======== Exercise material ========
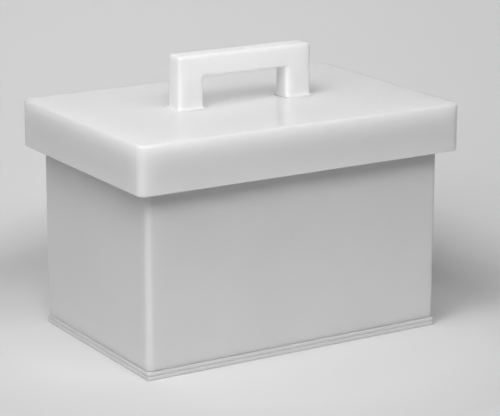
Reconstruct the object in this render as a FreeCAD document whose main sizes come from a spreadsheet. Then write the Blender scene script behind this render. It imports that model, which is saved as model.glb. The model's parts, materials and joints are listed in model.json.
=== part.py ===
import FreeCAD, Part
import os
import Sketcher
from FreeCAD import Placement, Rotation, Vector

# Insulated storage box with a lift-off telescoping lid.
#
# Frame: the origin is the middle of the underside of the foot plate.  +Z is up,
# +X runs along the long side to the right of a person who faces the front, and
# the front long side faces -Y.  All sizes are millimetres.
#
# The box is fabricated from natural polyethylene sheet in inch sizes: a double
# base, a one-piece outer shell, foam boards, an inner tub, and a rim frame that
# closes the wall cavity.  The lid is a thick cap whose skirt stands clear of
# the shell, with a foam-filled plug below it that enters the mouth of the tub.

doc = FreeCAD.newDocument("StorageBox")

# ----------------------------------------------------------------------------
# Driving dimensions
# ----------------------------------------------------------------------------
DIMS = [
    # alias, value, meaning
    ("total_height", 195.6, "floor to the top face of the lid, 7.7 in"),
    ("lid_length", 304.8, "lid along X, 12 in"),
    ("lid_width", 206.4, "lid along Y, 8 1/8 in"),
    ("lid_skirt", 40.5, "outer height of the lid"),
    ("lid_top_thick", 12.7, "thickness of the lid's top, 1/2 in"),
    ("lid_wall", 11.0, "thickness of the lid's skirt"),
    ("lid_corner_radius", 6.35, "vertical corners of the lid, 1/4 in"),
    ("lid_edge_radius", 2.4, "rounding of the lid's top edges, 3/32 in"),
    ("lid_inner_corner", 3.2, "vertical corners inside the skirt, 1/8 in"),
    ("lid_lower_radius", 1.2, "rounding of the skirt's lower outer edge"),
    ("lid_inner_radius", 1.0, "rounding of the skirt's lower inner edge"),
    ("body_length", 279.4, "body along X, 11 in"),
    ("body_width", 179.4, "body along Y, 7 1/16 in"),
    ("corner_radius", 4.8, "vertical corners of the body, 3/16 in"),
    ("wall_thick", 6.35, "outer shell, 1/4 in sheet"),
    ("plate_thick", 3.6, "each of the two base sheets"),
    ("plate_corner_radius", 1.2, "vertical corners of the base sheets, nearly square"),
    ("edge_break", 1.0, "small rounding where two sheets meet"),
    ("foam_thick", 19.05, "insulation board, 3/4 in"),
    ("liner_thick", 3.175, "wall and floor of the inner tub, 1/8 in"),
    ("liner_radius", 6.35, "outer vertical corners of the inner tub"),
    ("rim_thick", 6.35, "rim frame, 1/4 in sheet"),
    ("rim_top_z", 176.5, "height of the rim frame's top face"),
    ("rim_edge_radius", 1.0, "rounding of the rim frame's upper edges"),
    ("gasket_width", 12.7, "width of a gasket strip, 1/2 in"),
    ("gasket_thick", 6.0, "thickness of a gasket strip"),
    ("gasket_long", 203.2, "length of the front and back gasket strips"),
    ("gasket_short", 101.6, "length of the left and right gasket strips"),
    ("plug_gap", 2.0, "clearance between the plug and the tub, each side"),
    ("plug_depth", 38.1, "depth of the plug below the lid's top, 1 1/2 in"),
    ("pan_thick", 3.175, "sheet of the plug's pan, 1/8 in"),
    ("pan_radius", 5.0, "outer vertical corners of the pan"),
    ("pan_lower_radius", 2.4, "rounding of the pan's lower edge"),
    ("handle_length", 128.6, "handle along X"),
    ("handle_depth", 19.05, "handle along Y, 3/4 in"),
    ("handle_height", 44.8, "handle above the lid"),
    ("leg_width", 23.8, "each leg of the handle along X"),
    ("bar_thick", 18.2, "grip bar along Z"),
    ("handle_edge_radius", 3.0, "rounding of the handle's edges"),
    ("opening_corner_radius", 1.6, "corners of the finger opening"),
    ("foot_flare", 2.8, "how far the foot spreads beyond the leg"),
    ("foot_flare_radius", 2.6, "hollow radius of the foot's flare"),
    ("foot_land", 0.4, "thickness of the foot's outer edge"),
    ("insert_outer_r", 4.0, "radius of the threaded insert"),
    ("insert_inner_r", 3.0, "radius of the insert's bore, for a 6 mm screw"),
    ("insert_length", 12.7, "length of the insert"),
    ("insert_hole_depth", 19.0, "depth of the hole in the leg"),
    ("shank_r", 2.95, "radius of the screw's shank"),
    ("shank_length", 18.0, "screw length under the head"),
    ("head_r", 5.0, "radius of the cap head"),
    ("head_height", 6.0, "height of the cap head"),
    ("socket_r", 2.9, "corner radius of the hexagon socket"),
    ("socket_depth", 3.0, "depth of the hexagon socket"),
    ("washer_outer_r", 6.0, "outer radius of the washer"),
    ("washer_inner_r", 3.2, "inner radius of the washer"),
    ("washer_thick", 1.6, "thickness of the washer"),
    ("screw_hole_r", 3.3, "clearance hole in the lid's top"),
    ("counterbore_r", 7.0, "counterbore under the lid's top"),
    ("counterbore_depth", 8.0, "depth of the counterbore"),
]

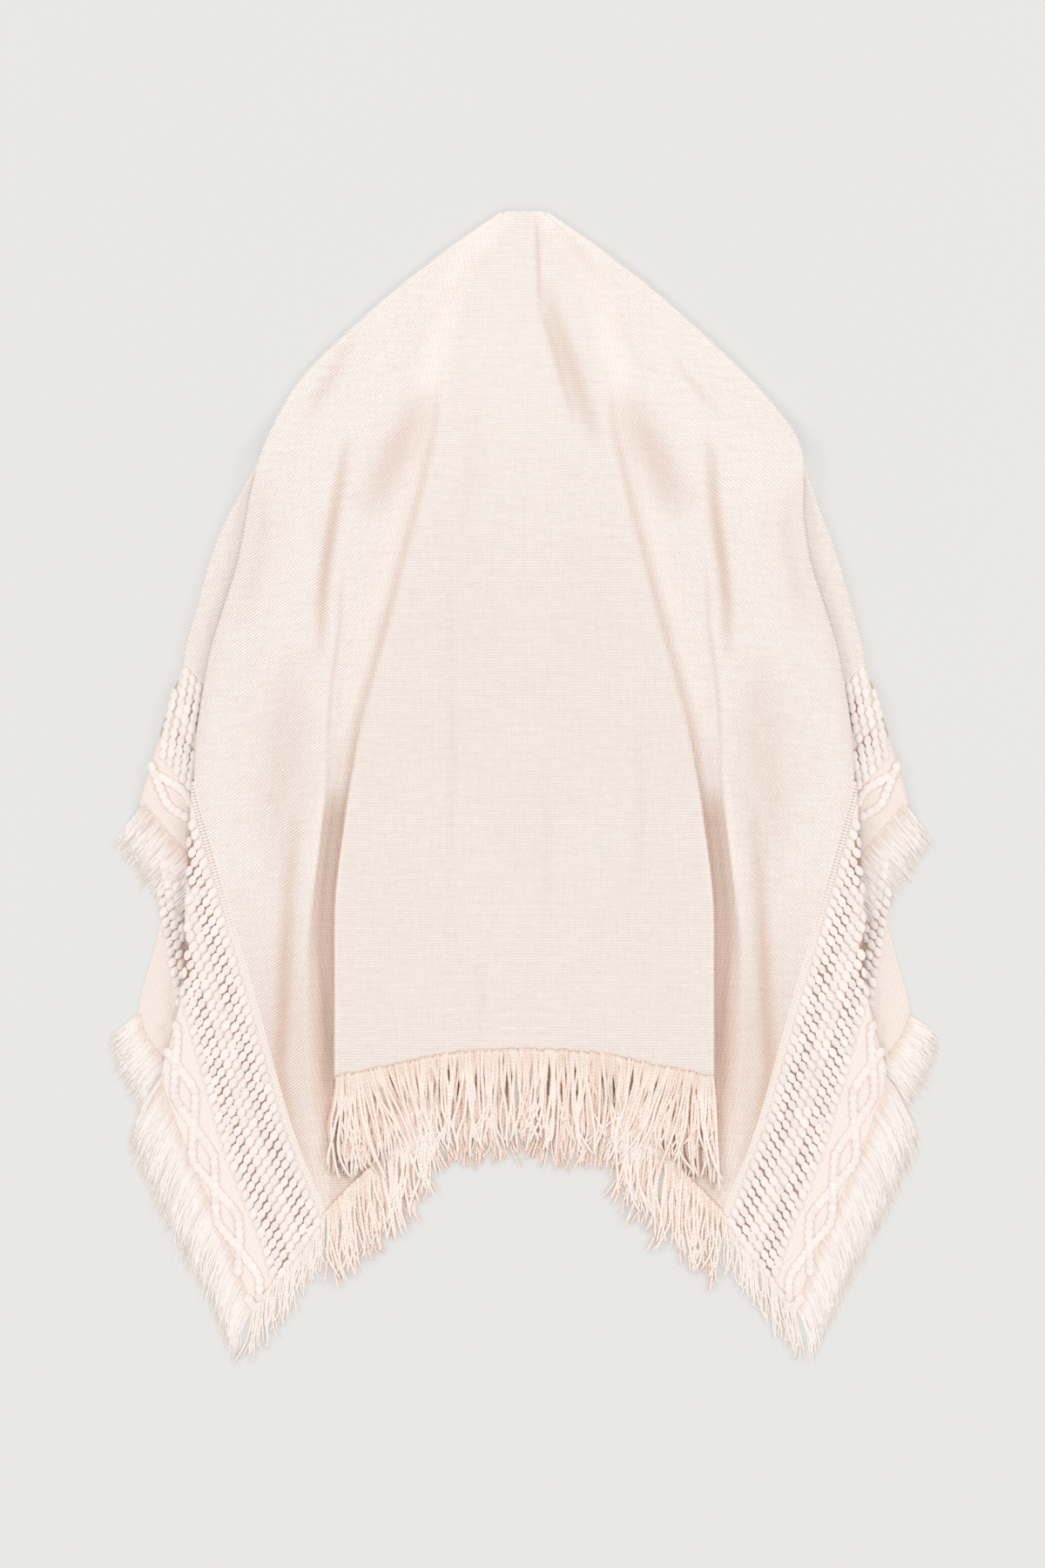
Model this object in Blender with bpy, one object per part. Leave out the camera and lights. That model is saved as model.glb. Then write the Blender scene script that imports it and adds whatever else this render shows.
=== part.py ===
========
Show all lines in the entries above where the word "sizes" appears.

_Answer to the problem:_
Reconstruct the object in this render as a FreeCAD document whose main sizes come from a spreadsheet. Then write the Blender scene script behind this render. It imports that model, which is saved as model.glb. The model's parts, materials and joints are listed in model.json.
# the front long side faces -Y.  All sizes are millimetres.
# The box is fabricated from natural polyethylene sheet in inch sizes: a double